E lá, Marcos fala dos três membros que podem nos ajudar a fazer a nossa missão ou que podem nos atrapalhar e nos impedir de assumi-la: a mão, o pé e o olho...
– A mão, para partilhar ou para guardar.
– O pé, para ir ao encontro do outro ou para se deter e não avançar mais.
– O olho, para ver o outro, abrir-se à realidade, acolher e comunicar-se com ele, ou o olho para fechá-lo ao outro, julgá-lo, condená-lo e excluí-lo.
O que Marcos nos diz, no fundo, é que se os membros não nos ajudam a levar adiante a nossa missão, seria melhor perdê-los para não nos perder a nós mesmos.

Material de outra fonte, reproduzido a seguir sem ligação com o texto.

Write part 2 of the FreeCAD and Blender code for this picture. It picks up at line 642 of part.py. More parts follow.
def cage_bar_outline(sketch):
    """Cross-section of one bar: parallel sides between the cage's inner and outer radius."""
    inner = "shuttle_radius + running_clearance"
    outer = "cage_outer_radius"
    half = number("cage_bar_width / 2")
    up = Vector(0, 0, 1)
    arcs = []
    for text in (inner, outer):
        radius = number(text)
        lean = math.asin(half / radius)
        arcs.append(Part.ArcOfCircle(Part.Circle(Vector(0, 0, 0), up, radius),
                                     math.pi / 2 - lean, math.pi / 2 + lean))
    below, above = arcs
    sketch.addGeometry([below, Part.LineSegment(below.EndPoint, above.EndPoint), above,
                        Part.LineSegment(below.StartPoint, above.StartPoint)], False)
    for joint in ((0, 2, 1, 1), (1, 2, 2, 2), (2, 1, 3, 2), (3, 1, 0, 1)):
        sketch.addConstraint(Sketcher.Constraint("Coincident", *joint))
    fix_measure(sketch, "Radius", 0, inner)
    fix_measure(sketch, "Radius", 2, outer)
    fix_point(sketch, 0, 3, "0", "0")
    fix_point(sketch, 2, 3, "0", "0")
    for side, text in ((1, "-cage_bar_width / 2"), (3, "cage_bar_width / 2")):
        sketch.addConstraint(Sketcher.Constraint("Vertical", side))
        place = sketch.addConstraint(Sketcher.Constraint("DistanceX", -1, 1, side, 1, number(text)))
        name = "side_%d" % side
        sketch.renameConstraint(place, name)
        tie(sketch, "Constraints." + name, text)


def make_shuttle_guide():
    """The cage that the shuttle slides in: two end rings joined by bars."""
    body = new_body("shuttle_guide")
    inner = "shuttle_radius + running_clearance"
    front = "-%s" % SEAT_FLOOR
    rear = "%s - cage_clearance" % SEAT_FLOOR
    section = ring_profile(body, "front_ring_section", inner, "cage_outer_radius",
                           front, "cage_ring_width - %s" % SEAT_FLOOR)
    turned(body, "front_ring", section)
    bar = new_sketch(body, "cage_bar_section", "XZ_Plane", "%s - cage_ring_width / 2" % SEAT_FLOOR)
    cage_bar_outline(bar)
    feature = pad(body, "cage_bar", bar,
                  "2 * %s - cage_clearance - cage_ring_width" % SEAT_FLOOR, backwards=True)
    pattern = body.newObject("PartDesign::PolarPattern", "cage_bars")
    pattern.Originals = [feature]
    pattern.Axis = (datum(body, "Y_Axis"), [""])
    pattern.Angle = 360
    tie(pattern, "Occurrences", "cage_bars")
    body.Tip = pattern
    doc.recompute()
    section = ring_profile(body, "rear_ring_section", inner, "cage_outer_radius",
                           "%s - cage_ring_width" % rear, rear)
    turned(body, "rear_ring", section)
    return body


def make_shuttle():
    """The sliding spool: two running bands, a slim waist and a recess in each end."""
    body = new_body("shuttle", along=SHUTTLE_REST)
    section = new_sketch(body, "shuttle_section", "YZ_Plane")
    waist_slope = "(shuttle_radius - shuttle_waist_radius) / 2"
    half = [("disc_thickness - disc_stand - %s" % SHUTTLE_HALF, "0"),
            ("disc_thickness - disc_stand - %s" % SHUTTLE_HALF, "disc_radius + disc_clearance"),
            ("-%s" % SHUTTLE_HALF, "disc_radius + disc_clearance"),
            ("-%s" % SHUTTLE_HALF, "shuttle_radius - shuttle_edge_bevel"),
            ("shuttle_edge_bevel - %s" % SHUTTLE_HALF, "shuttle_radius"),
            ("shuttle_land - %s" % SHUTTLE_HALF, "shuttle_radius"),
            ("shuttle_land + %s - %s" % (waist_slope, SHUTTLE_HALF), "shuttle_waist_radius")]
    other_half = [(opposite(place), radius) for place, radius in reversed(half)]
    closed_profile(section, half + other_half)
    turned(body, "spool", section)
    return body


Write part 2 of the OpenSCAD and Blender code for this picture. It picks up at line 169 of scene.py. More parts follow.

Finalizando, uma palavra sobre a segunda leitura de hoje, a carta de Tiago, em que o autor nos diz que temos de ficar atentos à riqueza: ela pode nos fechar sobre nós mesmos, nos impedir de partilhar, nos tornar injustos com os outros: “Vejam o salário dos trabalhadores que fizeram a colheita nos campos de vocês: retido por vocês, esse salário clama, e os protestos dos cortadores chegaram aos ouvidosdo Senhor dos exércitos” (Tg 5,4). “Vocês tiveram na terra uma vida de conforto e luxo; vocês estão ficando gordos para o dia da matança!” (Tg 5,5). “Vocês condenaram e mataram o justo, e ele nãoconseguiu defender-se” (Tg 5,6).
Para terminar, eu gostaria de simplesmente partilhar com vocês a reflexão do exegeta francês, Jean Debruynne: “Imediatamente, o grupo dos Apóstolos, por boca de João, reclama a propriedade exclusiva de Jesus. Eles querem a exclusividade dos direitos autorais sobre os fatos e os gestos de Jesus. Eles pretendem ser os únicos que podem emitir o passaporte, a carteira de identidade cristã. Jesus, pelo contrário, lhes anuncia a desapropriação. Querer fechar o evangelho é querer impedi-lo de ser o que realmente é: o evangelho. O Espírito de Deus é livre. Ninguém poderá obrigá-lo a seguir a via hierárquica. O problema dos Apóstolos é excluir. O de Jesus é chamar e ouvir”.